- _Data rows_
· · · · · · ·
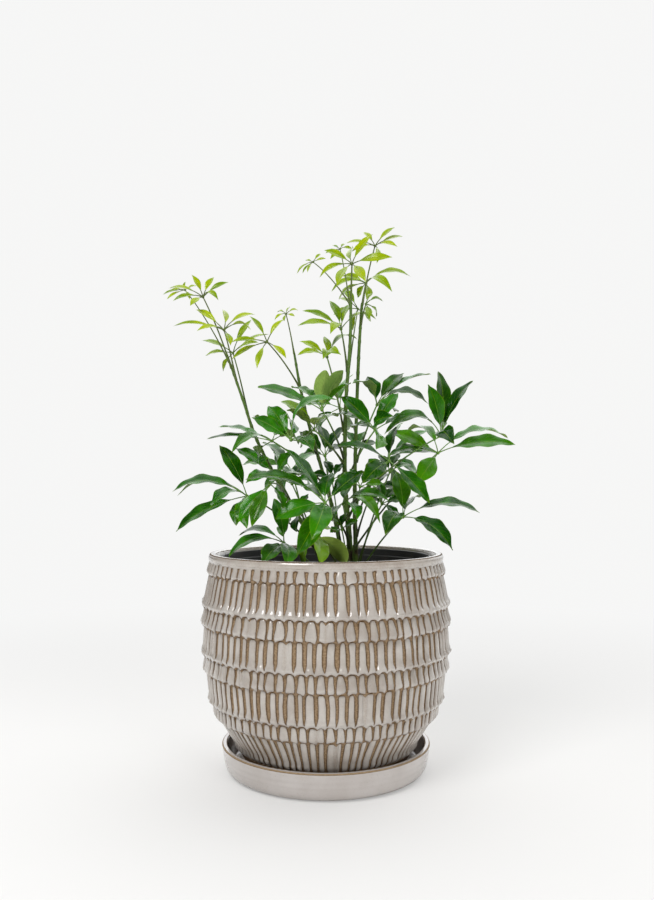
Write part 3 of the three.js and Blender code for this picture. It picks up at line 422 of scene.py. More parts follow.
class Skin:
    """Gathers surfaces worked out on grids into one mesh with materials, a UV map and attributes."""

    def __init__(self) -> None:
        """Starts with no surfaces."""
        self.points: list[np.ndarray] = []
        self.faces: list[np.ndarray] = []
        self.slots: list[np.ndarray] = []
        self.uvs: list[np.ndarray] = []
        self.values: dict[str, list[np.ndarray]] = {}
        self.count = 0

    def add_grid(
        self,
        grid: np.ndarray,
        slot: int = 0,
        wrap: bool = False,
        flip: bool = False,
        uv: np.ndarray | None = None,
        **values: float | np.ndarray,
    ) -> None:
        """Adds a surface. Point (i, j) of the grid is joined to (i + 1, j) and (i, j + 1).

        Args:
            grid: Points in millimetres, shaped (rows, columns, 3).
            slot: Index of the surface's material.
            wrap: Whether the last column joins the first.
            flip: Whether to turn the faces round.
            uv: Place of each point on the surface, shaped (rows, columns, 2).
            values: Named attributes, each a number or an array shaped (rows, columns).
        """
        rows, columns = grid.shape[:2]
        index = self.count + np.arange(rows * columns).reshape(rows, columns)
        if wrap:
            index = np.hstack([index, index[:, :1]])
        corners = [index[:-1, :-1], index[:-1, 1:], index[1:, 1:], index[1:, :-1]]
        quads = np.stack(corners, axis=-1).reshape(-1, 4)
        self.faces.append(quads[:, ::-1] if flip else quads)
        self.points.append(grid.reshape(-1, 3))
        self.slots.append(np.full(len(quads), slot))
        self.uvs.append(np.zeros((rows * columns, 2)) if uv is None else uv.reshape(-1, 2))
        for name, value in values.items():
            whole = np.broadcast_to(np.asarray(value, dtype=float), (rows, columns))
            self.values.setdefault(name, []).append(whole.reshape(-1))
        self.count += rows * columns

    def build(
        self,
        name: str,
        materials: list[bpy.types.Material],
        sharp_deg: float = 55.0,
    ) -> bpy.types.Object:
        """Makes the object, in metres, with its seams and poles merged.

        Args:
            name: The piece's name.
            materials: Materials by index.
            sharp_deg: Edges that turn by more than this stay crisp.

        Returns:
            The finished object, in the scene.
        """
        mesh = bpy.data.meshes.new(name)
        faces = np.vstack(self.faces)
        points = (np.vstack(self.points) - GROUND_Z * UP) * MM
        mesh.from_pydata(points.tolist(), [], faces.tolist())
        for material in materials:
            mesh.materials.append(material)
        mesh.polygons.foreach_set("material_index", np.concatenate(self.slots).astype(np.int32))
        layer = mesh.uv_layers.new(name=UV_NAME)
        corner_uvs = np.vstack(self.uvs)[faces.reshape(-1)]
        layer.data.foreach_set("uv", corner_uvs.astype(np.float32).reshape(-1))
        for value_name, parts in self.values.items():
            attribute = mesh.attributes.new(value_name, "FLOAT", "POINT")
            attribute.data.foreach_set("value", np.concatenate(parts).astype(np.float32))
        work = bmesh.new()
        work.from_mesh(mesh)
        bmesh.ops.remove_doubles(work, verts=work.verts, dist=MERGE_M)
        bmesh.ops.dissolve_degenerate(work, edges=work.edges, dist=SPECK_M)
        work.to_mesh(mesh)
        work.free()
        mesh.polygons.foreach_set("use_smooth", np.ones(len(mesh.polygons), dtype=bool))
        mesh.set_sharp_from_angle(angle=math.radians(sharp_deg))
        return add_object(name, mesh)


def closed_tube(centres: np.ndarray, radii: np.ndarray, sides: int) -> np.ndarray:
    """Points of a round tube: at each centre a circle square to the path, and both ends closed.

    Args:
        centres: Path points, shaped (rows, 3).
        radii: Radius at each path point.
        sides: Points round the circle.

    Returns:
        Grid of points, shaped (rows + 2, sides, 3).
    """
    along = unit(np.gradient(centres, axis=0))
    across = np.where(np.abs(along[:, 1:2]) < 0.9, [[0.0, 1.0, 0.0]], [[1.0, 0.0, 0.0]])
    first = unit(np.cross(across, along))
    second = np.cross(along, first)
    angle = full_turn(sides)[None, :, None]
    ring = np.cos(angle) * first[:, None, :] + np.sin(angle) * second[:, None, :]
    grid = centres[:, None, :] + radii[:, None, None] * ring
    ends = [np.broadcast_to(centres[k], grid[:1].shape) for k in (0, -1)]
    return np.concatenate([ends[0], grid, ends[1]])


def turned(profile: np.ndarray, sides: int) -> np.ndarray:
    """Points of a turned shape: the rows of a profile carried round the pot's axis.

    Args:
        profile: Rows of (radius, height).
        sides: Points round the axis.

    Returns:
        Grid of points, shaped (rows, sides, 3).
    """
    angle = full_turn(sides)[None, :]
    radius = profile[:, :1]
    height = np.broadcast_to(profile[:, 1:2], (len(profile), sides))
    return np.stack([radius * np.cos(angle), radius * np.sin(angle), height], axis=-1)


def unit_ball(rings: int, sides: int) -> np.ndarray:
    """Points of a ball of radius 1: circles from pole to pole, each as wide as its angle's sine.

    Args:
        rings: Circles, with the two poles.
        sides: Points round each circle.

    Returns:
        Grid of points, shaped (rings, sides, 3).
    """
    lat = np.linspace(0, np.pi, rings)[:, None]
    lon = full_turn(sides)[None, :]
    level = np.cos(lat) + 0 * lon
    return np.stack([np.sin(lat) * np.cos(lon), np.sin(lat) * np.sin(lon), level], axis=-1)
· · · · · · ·
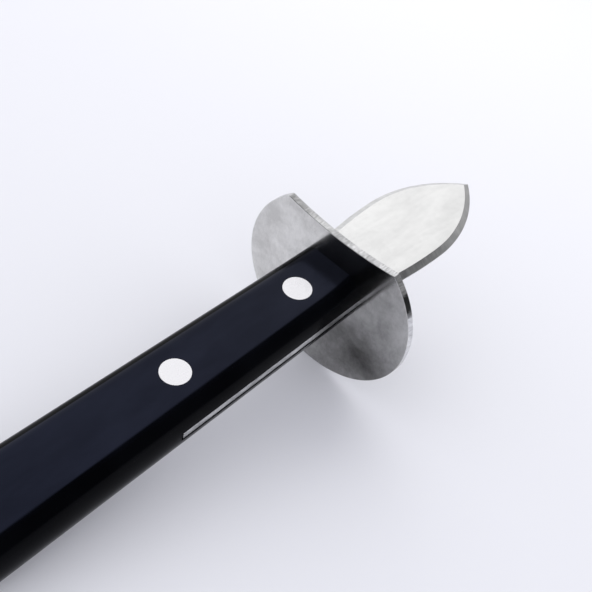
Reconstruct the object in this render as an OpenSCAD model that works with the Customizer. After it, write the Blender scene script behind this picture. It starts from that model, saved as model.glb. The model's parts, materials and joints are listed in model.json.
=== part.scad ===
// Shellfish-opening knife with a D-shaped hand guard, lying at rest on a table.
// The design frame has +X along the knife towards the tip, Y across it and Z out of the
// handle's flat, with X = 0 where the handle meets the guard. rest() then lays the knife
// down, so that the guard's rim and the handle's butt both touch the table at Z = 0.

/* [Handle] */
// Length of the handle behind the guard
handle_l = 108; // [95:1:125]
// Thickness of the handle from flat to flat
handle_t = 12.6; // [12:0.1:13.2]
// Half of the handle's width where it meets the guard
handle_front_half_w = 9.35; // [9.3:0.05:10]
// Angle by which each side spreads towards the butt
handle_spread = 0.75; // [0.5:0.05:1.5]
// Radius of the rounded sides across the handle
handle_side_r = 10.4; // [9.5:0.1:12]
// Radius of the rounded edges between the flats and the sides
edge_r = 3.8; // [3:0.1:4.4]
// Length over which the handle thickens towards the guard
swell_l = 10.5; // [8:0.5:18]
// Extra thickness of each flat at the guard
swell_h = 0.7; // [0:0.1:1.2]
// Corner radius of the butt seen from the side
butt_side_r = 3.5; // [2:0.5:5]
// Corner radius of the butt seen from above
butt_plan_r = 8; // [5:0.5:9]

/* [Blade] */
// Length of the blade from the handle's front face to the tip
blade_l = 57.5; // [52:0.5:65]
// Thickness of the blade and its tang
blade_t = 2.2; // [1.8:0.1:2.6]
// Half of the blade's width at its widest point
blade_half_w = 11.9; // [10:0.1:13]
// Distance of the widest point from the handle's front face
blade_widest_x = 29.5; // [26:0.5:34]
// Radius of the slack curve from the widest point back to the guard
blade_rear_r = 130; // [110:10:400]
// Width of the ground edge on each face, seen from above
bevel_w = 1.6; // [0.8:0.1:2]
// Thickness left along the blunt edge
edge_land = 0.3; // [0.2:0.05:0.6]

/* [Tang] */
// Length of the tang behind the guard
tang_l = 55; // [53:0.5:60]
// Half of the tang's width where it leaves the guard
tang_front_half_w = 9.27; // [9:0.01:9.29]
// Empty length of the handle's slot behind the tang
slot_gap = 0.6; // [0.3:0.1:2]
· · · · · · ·
- _Given task_
Print only the run of lines that begins with the line containing "Write part 3" and ends with the line containing "and (i, j + 1).", both included, exactly as they read.

- _Completed task_
Write part 3 of the three.js and Blender code for this picture. It picks up at line 422 of scene.py. More parts follow.
class Skin:
    """Gathers surfaces worked out on grids into one mesh with materials, a UV map and attributes."""

    def __init__(self) -> None:
        """Starts with no surfaces."""
        self.points: list[np.ndarray] = []
        self.faces: list[np.ndarray] = []
        self.slots: list[np.ndarray] = []
        self.uvs: list[np.ndarray] = []
        self.values: dict[str, list[np.ndarray]] = {}
        self.count = 0

    def add_grid(
        self,
        grid: np.ndarray,
        slot: int = 0,
        wrap: bool = False,
        flip: bool = False,
        uv: np.ndarray | None = None,
        **values: float | np.ndarray,
    ) -> None:
        """Adds a surface. Point (i, j) of the grid is joined to (i + 1, j) and (i, j + 1).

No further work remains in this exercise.